■ **Do this**: Locate each line in the records containing "piece". Copy it.

■ **Records for processing**:
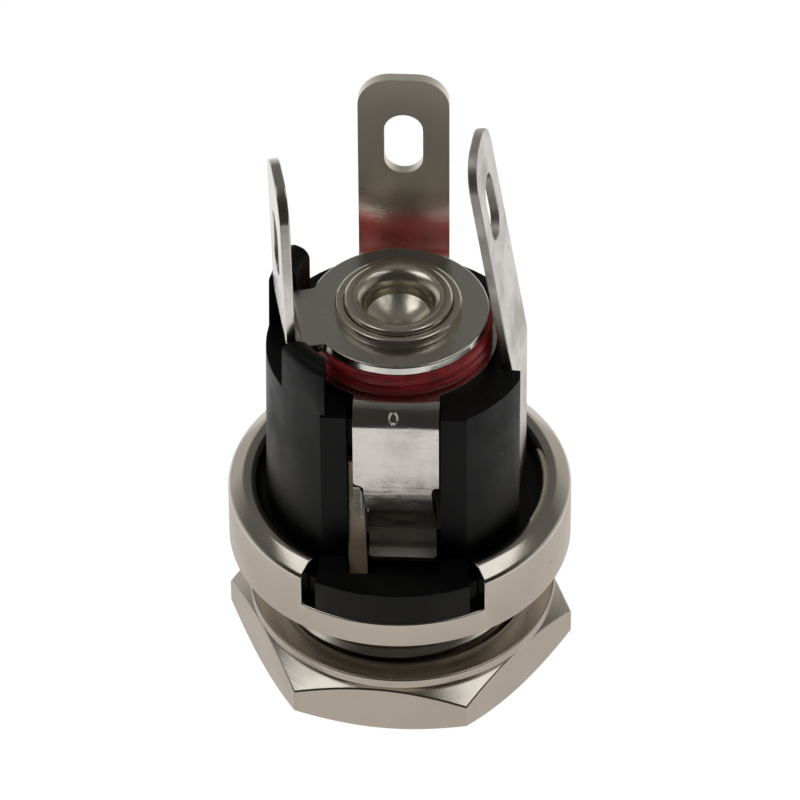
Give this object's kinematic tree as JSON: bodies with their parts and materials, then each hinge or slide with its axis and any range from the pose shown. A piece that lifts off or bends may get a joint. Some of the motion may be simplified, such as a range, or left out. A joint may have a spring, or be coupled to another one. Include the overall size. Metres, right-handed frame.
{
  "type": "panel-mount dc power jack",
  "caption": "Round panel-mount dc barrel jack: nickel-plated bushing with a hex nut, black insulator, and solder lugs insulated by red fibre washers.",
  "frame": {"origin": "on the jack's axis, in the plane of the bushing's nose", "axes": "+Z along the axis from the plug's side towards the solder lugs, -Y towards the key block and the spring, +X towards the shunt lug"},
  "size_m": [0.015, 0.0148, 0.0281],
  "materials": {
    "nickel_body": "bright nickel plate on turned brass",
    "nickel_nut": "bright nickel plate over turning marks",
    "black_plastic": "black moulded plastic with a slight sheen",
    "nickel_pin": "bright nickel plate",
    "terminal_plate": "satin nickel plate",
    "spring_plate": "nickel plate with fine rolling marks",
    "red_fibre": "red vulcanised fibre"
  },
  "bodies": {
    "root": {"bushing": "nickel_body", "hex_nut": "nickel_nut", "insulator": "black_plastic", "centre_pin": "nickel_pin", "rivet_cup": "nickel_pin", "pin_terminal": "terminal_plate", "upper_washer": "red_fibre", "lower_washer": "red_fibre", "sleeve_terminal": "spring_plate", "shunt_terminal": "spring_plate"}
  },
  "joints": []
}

--

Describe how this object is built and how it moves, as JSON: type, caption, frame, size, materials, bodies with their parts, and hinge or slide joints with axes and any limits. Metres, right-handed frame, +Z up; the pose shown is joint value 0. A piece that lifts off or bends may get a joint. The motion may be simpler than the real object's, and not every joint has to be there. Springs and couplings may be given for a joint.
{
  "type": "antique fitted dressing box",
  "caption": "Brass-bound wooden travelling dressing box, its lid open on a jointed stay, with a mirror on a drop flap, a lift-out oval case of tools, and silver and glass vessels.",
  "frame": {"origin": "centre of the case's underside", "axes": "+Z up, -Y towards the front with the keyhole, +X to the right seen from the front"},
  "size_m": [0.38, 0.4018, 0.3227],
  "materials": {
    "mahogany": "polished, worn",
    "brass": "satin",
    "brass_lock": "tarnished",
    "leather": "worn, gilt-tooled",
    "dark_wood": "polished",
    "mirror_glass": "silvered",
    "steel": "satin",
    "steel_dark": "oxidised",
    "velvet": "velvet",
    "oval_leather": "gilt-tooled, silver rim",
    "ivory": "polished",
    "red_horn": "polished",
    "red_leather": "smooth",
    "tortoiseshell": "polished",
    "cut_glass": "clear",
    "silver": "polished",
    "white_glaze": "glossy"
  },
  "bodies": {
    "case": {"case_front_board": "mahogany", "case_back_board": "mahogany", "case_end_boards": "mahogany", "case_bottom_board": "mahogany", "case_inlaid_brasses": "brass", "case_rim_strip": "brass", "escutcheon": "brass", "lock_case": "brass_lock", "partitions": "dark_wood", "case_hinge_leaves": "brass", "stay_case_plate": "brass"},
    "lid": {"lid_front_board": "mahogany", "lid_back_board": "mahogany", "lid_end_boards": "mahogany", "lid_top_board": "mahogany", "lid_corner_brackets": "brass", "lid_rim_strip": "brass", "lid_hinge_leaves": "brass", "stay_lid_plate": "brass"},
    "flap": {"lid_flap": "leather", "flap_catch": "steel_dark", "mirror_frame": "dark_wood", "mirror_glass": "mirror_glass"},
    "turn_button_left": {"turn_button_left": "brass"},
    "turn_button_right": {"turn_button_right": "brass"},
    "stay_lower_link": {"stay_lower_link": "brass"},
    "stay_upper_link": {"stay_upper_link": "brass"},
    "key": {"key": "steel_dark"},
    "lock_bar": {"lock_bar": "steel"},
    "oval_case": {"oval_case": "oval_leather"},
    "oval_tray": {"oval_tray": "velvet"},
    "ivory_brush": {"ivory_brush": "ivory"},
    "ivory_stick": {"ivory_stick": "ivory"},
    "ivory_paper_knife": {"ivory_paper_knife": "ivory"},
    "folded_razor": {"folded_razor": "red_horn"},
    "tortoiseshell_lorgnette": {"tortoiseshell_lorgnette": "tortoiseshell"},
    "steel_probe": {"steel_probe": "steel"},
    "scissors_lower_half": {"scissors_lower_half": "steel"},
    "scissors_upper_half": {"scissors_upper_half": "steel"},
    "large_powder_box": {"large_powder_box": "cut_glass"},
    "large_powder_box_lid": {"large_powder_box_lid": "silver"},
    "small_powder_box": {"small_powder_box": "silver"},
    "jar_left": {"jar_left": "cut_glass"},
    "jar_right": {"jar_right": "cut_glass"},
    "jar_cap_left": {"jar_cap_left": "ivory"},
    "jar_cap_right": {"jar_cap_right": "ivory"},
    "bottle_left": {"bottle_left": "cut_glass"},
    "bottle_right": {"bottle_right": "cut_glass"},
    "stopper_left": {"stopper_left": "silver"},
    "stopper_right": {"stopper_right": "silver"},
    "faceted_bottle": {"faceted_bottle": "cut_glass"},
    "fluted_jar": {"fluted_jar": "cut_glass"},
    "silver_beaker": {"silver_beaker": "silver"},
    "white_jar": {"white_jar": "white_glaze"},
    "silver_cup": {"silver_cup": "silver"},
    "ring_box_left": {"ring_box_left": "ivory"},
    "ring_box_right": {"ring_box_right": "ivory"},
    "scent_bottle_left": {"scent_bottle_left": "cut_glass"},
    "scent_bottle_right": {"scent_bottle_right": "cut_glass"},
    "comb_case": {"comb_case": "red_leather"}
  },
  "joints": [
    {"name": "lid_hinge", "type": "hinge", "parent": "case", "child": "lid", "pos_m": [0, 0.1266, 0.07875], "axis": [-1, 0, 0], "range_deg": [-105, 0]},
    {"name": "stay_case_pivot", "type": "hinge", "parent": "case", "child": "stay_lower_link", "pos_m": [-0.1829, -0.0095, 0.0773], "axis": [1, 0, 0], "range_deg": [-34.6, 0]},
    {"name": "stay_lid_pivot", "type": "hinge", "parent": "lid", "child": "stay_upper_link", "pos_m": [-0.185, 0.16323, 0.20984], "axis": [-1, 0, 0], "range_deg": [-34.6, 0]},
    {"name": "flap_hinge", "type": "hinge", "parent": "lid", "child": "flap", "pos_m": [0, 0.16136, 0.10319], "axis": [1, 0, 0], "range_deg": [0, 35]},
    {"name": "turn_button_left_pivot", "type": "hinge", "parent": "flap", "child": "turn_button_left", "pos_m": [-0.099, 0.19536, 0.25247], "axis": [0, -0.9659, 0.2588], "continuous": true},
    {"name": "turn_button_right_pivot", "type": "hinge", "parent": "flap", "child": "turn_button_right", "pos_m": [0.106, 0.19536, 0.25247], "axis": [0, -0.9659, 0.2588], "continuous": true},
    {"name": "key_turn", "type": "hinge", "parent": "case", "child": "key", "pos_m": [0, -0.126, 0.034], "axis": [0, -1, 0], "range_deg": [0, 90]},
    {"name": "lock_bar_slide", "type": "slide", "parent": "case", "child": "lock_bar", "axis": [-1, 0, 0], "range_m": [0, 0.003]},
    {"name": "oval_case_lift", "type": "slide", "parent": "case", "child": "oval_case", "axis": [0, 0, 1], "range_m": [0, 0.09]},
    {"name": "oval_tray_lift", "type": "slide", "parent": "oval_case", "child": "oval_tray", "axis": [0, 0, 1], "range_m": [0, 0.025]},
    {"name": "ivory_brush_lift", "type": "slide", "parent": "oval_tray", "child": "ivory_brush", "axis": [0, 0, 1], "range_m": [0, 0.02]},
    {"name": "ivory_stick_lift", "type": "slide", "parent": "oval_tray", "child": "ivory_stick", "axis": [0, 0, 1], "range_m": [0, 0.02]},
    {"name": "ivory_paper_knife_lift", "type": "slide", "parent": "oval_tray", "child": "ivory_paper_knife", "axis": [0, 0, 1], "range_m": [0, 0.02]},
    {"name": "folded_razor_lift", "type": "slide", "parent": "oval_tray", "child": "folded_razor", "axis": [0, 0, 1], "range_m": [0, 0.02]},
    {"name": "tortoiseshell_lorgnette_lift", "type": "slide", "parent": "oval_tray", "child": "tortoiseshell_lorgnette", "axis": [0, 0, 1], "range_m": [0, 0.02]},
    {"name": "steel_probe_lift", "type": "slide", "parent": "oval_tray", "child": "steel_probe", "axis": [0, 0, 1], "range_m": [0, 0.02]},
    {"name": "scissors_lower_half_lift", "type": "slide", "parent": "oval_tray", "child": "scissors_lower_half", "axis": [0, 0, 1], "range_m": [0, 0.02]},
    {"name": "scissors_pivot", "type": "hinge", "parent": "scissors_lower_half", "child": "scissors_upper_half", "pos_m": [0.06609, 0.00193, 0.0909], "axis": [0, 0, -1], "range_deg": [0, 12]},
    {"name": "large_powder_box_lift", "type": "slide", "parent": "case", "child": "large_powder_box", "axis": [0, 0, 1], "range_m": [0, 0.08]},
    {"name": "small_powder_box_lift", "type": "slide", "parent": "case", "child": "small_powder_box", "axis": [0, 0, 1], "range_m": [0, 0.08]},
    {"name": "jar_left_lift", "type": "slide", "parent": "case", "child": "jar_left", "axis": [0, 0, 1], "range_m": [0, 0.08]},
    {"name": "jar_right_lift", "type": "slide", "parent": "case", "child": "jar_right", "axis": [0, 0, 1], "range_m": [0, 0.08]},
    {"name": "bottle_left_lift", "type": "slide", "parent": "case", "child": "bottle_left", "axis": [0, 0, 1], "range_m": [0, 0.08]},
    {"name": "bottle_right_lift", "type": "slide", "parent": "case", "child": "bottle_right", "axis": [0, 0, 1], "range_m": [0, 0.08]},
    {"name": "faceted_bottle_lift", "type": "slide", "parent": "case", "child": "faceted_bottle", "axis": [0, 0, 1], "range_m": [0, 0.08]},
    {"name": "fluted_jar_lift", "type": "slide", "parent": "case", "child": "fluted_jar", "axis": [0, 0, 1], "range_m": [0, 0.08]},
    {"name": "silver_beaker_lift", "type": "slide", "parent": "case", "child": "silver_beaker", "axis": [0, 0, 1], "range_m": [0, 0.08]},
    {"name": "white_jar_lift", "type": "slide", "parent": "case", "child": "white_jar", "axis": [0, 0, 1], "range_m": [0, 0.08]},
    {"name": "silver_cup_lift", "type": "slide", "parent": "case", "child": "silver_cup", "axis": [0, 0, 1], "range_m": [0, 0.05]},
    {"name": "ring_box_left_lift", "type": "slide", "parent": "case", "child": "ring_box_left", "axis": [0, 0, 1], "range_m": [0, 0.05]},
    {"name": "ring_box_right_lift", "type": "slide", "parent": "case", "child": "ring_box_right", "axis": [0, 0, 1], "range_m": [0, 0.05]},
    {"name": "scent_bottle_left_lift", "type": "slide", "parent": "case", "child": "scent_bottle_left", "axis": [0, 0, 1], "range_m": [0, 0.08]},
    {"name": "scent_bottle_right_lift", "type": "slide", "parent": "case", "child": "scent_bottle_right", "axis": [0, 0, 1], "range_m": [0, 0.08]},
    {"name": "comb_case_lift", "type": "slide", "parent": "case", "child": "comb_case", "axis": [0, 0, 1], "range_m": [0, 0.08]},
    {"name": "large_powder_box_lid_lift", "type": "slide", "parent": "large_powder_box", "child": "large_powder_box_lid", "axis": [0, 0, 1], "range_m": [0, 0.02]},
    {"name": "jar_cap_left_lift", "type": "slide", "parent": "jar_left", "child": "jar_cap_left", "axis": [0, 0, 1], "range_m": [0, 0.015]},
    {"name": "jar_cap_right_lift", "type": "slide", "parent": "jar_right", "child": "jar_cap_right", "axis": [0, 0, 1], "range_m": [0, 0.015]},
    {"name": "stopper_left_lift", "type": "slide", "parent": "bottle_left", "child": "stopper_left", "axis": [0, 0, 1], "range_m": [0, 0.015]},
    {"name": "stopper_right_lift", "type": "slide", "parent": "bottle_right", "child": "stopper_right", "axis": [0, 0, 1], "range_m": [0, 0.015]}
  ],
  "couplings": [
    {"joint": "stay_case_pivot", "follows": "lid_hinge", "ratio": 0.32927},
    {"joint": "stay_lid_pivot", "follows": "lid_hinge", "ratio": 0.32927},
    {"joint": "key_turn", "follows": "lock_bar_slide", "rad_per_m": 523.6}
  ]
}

■ **Task answer**:
Give this object's kinematic tree as JSON: bodies with their parts and materials, then each hinge or slide with its axis and any range from the pose shown. A piece that lifts off or bends may get a joint. Some of the motion may be simplified, such as a range, or left out. A joint may have a spring, or be coupled to another one. Include the overall size. Metres, right-handed frame.
Describe how this object is built and how it moves, as JSON: type, caption, frame, size, materials, bodies with their parts, and hinge or slide joints with axes and any limits. Metres, right-handed frame, +Z up; the pose shown is joint value 0. A piece that lifts off or bends may get a joint. The motion may be simpler than the real object's, and not every joint has to be there. Springs and couplings may be given for a joint.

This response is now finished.